Best practices for using a VAT calculator in real work

  1. Confirm whether your source price is net or gross before entering it.
  2. Use the correct VAT rate for the product, service, and location.
  3. Store a note or invoice reference for audit clarity.
  4. Check whether your accounting software rounds at item or invoice level.
  5. Retain evidence for reduced-rate or zero-rate treatment where relevant.
  6. Review official tax authority guidance when rates or thresholds change.

If you follow these habits, a simple VAT calculation becomes a dependable control step rather than just a quick convenience. That is especially valuable for growing businesses that are moving from informal pricing to more disciplined financial processes.

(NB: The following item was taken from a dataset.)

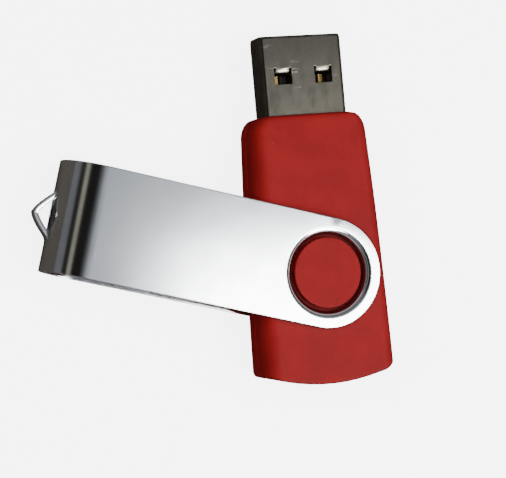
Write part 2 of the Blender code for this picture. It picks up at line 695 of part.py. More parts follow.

VAT calculator formula recap

Here is the simplest way to remember VAT math:

  • To add VAT: Net × VAT Rate = VAT Amount
  • To get gross: Net + VAT Amount = Gross
  • To extract net from gross: Gross ÷ (1 + VAT Rate) = Net
  • To extract VAT from gross: Gross – Net = VAT Amount

These formulas work whether the amount is small or large. The difference between amateur and professional VAT handling is rarely about complexity. It is usually about consistency, documentation, and checking that the right rate and starting amount were used.

Authoritative VAT resources

Final thoughts on simple VAT calculation

A simple VAT calculation is not just about arithmetic. It supports pricing accuracy, customer transparency, cleaner bookkeeping, and better decision-making. Once you understand the difference between net, VAT, and gross, you can verify invoices quickly, build more reliable quotes, and avoid avoidable tax mistakes. The calculator above makes the process instant, while the guidance on this page helps you understand the logic behind the numbers. Use both together and you will handle everyday VAT math with much greater confidence.